The following article on the University of Toronto website describes the recent work of one professor of biochemistry, Igor Stagljar:
Igor Stagljar, Professor in the Faculty of Medicine’s Donnelly Centre for Cellular and Biomolecular Research, and his team developed the first roadmap for ATP-binding cassette (ABC) transporter proteins. These proteins are crucial components of every cell, and are also involved in tumor resistance.
Scientists have struggled with understanding how ABC transporter proteins work and communicate with other proteins. Stagljar and his team, including first author Dr. Jamie Snider, have solved the mystery by using Membrane Yeast Two-Hybrid (‘MYTH’) technology to see how these transporter proteins interact with other vital components in the cell.
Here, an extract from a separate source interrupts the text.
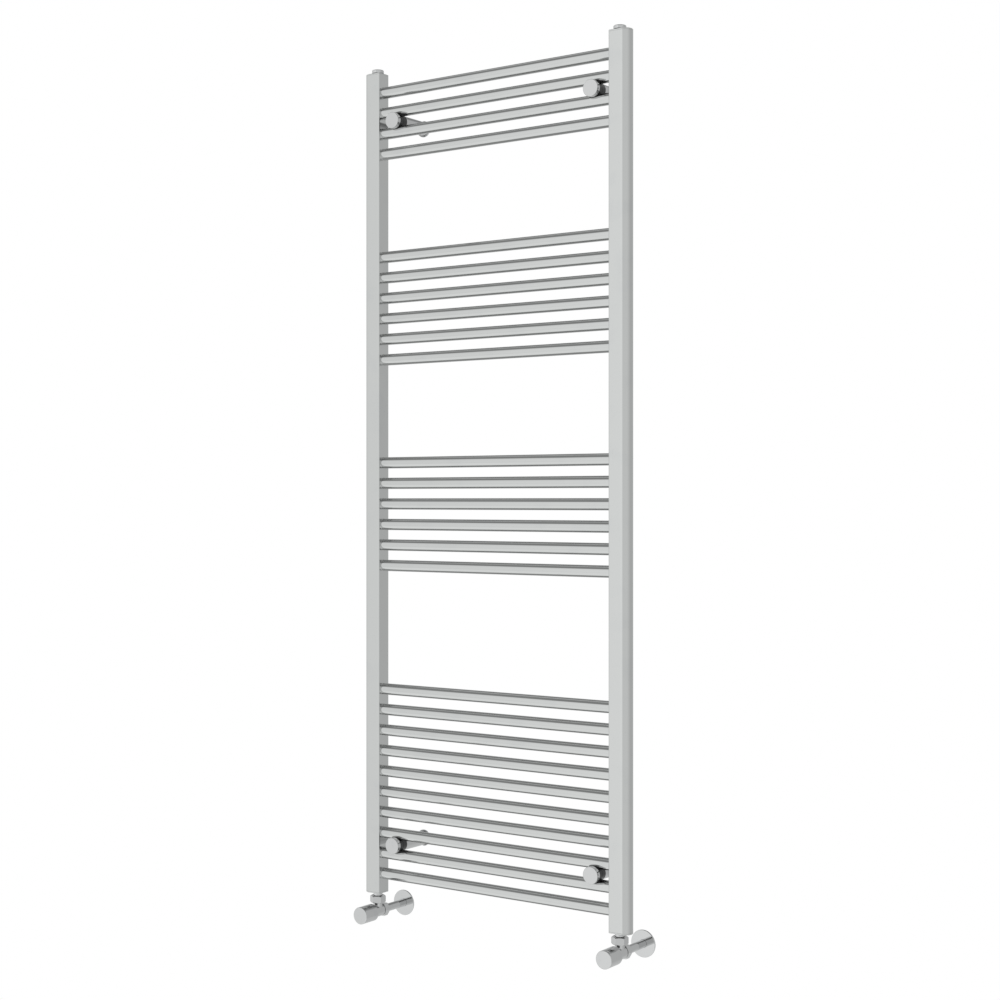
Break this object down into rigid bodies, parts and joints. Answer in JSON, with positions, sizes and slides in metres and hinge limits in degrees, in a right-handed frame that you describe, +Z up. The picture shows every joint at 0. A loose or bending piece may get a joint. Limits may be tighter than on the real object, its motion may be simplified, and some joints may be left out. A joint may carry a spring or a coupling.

Here’s a little more info for those who are interested in biochemistry: ATP-binding cassette transporters are a large class of transmembrane proteins. Typically, they use energy derived from ATP hydrolysis in order to carry out various tasks, such as the transport of substrates across membranes. Issues with ABC transporter proteins often lead to disease, as the article describes: for instance, CFTR falls under this class of proteins, and a variety of mutations in it will lead to cystic fibrosis. Dr. Stagljar has various ongoing projects in his laboratory, but his recent publication in Nature Chemical Biology concerned his work in defining the interactome of ABC transporters. (You can read more about this and the method used in his research, the Membrane Yeast Two-Hybrid system, here.) This sort of work gives us a much better understanding of diseases that are associated with ABC transporters, including macular degeneration, Tangier disease, and cancer (i.e. how cancerous cells are resistant to chemotherapy).
Dr. Stagljar is cross-appointed to the departments of Molecular Genetics and Microbiology and Biochemistry. Last year, he was one of the lecturers in BCH242Y1 (the introductory biochemistry course for specialists), and the material he went over was actually relevant to this news. Hence, as a biochemistry student, it is possible to have the opportunity to be taught by him!